> **Exercise task**:
Print all of the data exactly.

> **Supplied information**:
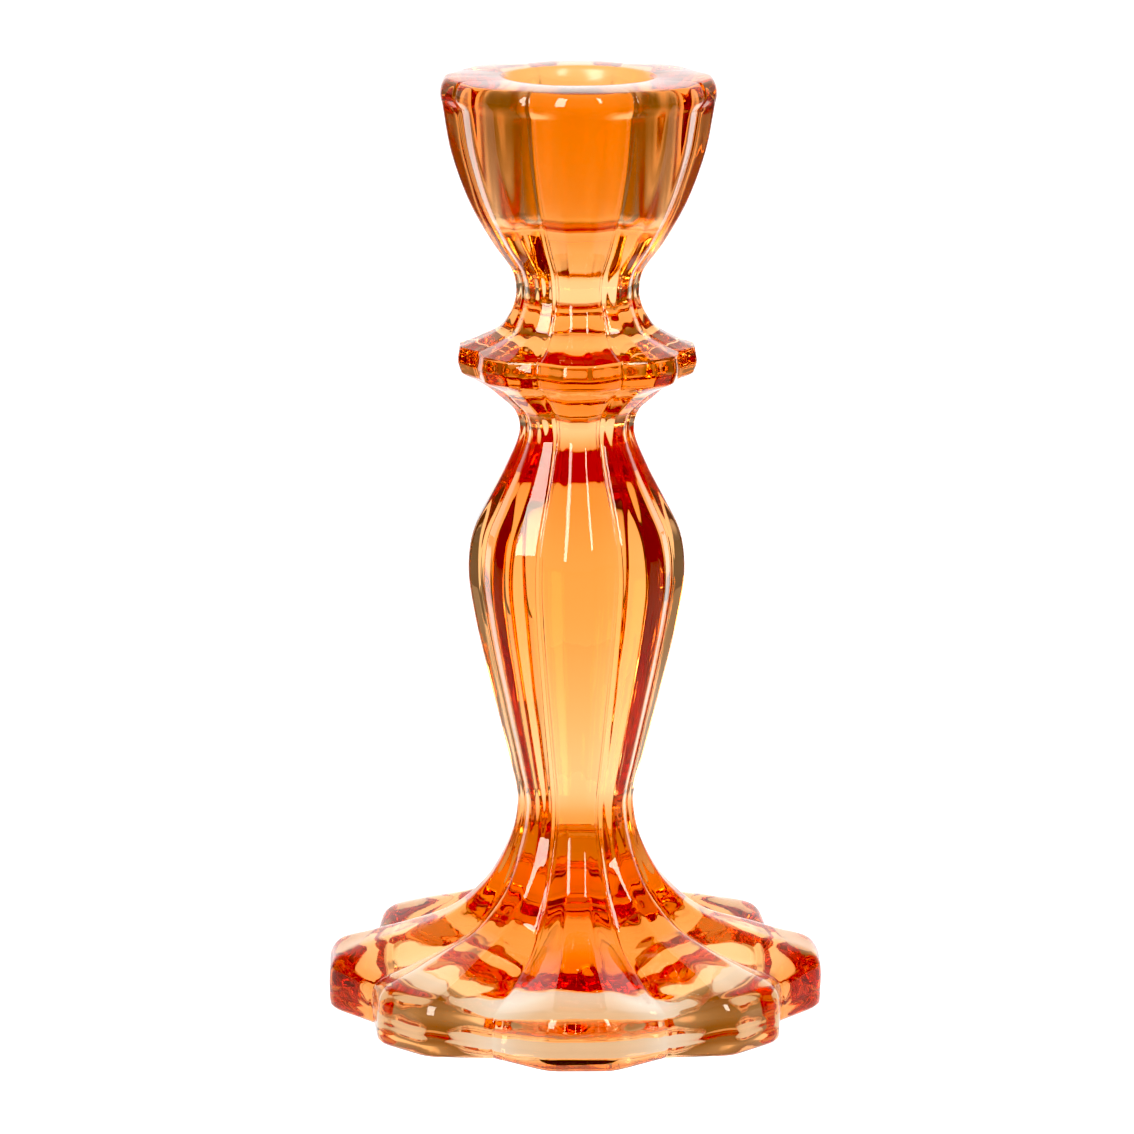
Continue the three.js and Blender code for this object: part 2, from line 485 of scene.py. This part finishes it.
def sky_round(tree, direction):
    """The backdrop's share of brightness in a direction, by how far round it is."""
    nodes, links = tree.nodes, tree.links
    flat = nodes.new("ShaderNodeVectorMath")
    flat.operation = "MULTIPLY"
    flat.inputs[1].default_value = (1, 1, 0)
    unit = nodes.new("ShaderNodeVectorMath")
    unit.operation = "NORMALIZE"
    toward = nodes.new("ShaderNodeVectorMath")
    toward.operation = "DOT_PRODUCT"
    toward.inputs[1].default_value = (0, 1, 0)
    links.new(direction, flat.inputs[0])
    links.new(flat.outputs["Vector"], unit.inputs[0])
    links.new(unit.outputs["Vector"], toward.inputs[0])
    share = nodes.new("ShaderNodeValToRGB")
    stops = share.color_ramp.elements
    for position, value in SKY:
        stop = stops.new(position)
        stop.color = (value, value, value, 1)
    stops.remove(stops[0])
    stops.remove(stops[-1])
    links.new(fade(tree, toward.outputs["Value"], -1, 1, 0, 1, smooth=False), share.inputs["Fac"])
    return share.outputs["Color"]


def sine(degrees):
    """Height, from -1 to 1, of a direction that points so many degrees up."""
    return math.sin(math.radians(degrees))


def build_world():
    """A backdrop behind the glass, a dimmer room and ceiling, and white wherever the camera looks."""
    world = bpy.data.worlds.new("studio")
    bpy.context.scene.world = world
    world.use_nodes = True
    tree = world.node_tree
    nodes, links = tree.nodes, tree.links
    direction = nodes.new("ShaderNodeTexCoord").outputs["Generated"]
    split = nodes.new("ShaderNodeSeparateXYZ")
    links.new(direction, split.inputs["Vector"])
    up = split.outputs["Z"]
    above, below = sine(BACKDROP_TOP + BACKDROP_BLUR), sine(BACKDROP_TOP - BACKDROP_BLUR)
    below_top = fade(tree, up, above, below, 0, 1)
    lit = nodes.new("ShaderNodeMath")
    lit.operation = "MULTIPLY"
    links.new(sky_round(tree, direction), lit.inputs[0])
    links.new(below_top, lit.inputs[1])
    ceiling = fade(tree, up, sine(CEILING_FROM), sine(CEILING_FULL), 0, CEILING)
    level = fade(tree, lit.outputs["Value"], 0, 1, ceiling, BACKDROP, smooth=False)
    background = nodes["Background"]
    background.inputs["Color"].default_value = (1, 1, 1, 1)
    links.new(white_to_camera(tree, level), background.inputs["Strength"])


def softbox(name, azimuth, elevation, width, height, power):
    """Soft light aimed at the middle of the glass. Azimuth 0 is in front, positive to the right."""
    light = bpy.data.lights.new(name, "AREA")
    light.shape = "RECTANGLE"
    light.size, light.size_y = width, height
    light.energy = power
    light.color = SOFTBOX_COLOUR
    obj = bpy.data.objects.new(name, light)
    bpy.context.scene.collection.objects.link(obj)
    a, e = math.radians(azimuth), math.radians(elevation)
    back = Vector((math.sin(a) * math.cos(e), -math.cos(a) * math.cos(e), math.sin(e)))
    obj.location = Vector(SOFTBOX_TARGET) + back * SOFTBOX_DISTANCE
    obj.rotation_mode = "QUATERNION"
    obj.rotation_quaternion = (-back).to_track_quat("-Z", "Y")


def build_camera():
    """A long lens in front of the glass, a little above it and looking down."""
    data = bpy.data.cameras.new("camera")
    data.lens, data.sensor_width = CAMERA_LENS, CAMERA_SENSOR
    data.clip_start, data.clip_end = 0.05, 50
    cam = bpy.data.objects.new("camera", data)
    bpy.context.scene.collection.objects.link(cam)
    turn = Matrix.Rotation(math.radians(CAMERA_ROUND), 4, "Z")
    place = Matrix.Translation((0, -CAMERA_BACK, CAMERA_HEIGHT))
    yaw = Matrix.Rotation(math.radians(CAMERA_YAW), 4, "Z")
    aim = Matrix.Rotation(math.radians(90 - CAMERA_DOWN), 4, "X")
    roll = Matrix.Rotation(math.radians(CAMERA_ROLL), 4, "Z")
    cam.matrix_world = turn @ place @ yaw @ aim @ roll
    bpy.context.scene.camera = cam


build_floor()
build_world()
softbox("softbox_left", -30, 30, 0.5, 0.95, 36)
softbox("softbox_right", 26, 38, 0.22, 0.75, 14)
build_camera()

scene = bpy.context.scene
scene.cycles.max_bounces = 32
scene.cycles.transmission_bounces = 32
scene.cycles.glossy_bounces = 16
scene.cycles.transparent_max_bounces = 32
scene.view_settings.view_transform = "Standard"
scene.view_settings.exposure = -0.1
scene.view_settings.use_curve_mapping = True
scene.view_settings.curve_mapping.black_level = (0.03, 0.03, 0.03)

bpy.context.view_layer.update()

> **Response to this task**:
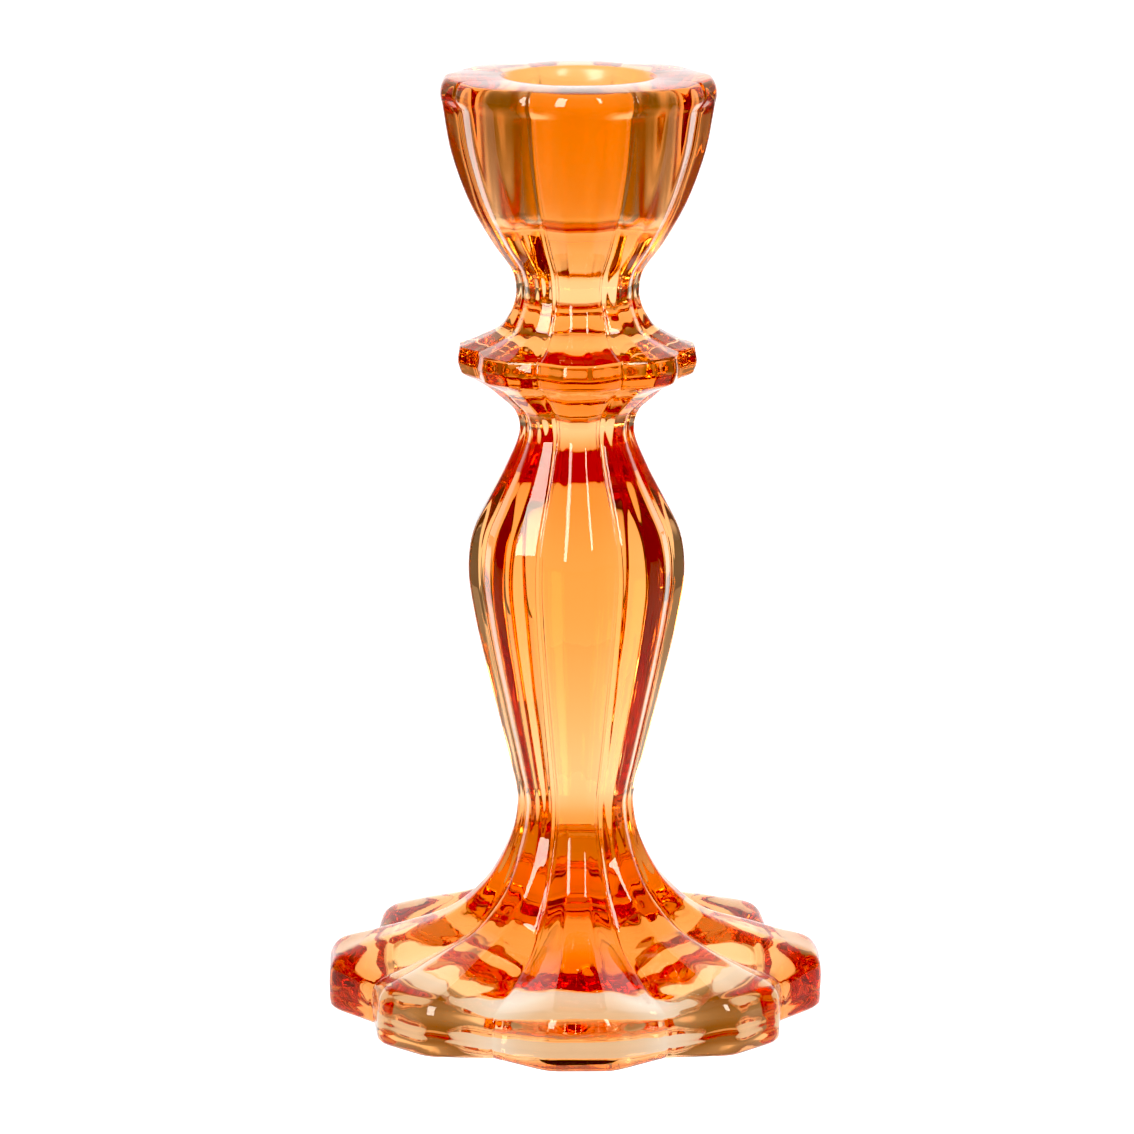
Continue the three.js and Blender code for this object: part 2, from line 485 of scene.py. This part finishes it.
def sky_round(tree, direction):
    """The backdrop's share of brightness in a direction, by how far round it is."""
    nodes, links = tree.nodes, tree.links
    flat = nodes.new("ShaderNodeVectorMath")
    flat.operation = "MULTIPLY"
    flat.inputs[1].default_value = (1, 1, 0)
    unit = nodes.new("ShaderNodeVectorMath")
    unit.operation = "NORMALIZE"
    toward = nodes.new("ShaderNodeVectorMath")
    toward.operation = "DOT_PRODUCT"
    toward.inputs[1].default_value = (0, 1, 0)
    links.new(direction, flat.inputs[0])
    links.new(flat.outputs["Vector"], unit.inputs[0])
    links.new(unit.outputs["Vector"], toward.inputs[0])
    share = nodes.new("ShaderNodeValToRGB")
    stops = share.color_ramp.elements
    for position, value in SKY:
        stop = stops.new(position)
        stop.color = (value, value, value, 1)
    stops.remove(stops[0])
    stops.remove(stops[-1])
    links.new(fade(tree, toward.outputs["Value"], -1, 1, 0, 1, smooth=False), share.inputs["Fac"])
    return share.outputs["Color"]


def sine(degrees):
    """Height, from -1 to 1, of a direction that points so many degrees up."""
    return math.sin(math.radians(degrees))


def build_world():
    """A backdrop behind the glass, a dimmer room and ceiling, and white wherever the camera looks."""
    world = bpy.data.worlds.new("studio")
    bpy.context.scene.world = world
    world.use_nodes = True
    tree = world.node_tree
    nodes, links = tree.nodes, tree.links
    direction = nodes.new("ShaderNodeTexCoord").outputs["Generated"]
    split = nodes.new("ShaderNodeSeparateXYZ")
    links.new(direction, split.inputs["Vector"])
    up = split.outputs["Z"]
    above, below = sine(BACKDROP_TOP + BACKDROP_BLUR), sine(BACKDROP_TOP - BACKDROP_BLUR)
    below_top = fade(tree, up, above, below, 0, 1)
    lit = nodes.new("ShaderNodeMath")
    lit.operation = "MULTIPLY"
    links.new(sky_round(tree, direction), lit.inputs[0])
    links.new(below_top, lit.inputs[1])
    ceiling = fade(tree, up, sine(CEILING_FROM), sine(CEILING_FULL), 0, CEILING)
    level = fade(tree, lit.outputs["Value"], 0, 1, ceiling, BACKDROP, smooth=False)
    background = nodes["Background"]
    background.inputs["Color"].default_value = (1, 1, 1, 1)
    links.new(white_to_camera(tree, level), background.inputs["Strength"])


def softbox(name, azimuth, elevation, width, height, power):
    """Soft light aimed at the middle of the glass. Azimuth 0 is in front, positive to the right."""
    light = bpy.data.lights.new(name, "AREA")
    light.shape = "RECTANGLE"
    light.size, light.size_y = width, height
    light.energy = power
    light.color = SOFTBOX_COLOUR
    obj = bpy.data.objects.new(name, light)
    bpy.context.scene.collection.objects.link(obj)
    a, e = math.radians(azimuth), math.radians(elevation)
    back = Vector((math.sin(a) * math.cos(e), -math.cos(a) * math.cos(e), math.sin(e)))
    obj.location = Vector(SOFTBOX_TARGET) + back * SOFTBOX_DISTANCE
    obj.rotation_mode = "QUATERNION"
    obj.rotation_quaternion = (-back).to_track_quat("-Z", "Y")


def build_camera():
    """A long lens in front of the glass, a little above it and looking down."""
    data = bpy.data.cameras.new("camera")
    data.lens, data.sensor_width = CAMERA_LENS, CAMERA_SENSOR
    data.clip_start, data.clip_end = 0.05, 50
    cam = bpy.data.objects.new("camera", data)
    bpy.context.scene.collection.objects.link(cam)
    turn = Matrix.Rotation(math.radians(CAMERA_ROUND), 4, "Z")
    place = Matrix.Translation((0, -CAMERA_BACK, CAMERA_HEIGHT))
    yaw = Matrix.Rotation(math.radians(CAMERA_YAW), 4, "Z")
    aim = Matrix.Rotation(math.radians(90 - CAMERA_DOWN), 4, "X")
    roll = Matrix.Rotation(math.radians(CAMERA_ROLL), 4, "Z")
    cam.matrix_world = turn @ place @ yaw @ aim @ roll
    bpy.context.scene.camera = cam


build_floor()
build_world()
softbox("softbox_left", -30, 30, 0.5, 0.95, 36)
softbox("softbox_right", 26, 38, 0.22, 0.75, 14)
build_camera()

scene = bpy.context.scene
scene.cycles.max_bounces = 32
scene.cycles.transmission_bounces = 32
scene.cycles.glossy_bounces = 16
scene.cycles.transparent_max_bounces = 32
scene.view_settings.view_transform = "Standard"
scene.view_settings.exposure = -0.1
scene.view_settings.use_curve_mapping = True
scene.view_settings.curve_mapping.black_level = (0.03, 0.03, 0.03)

bpy.context.view_layer.update()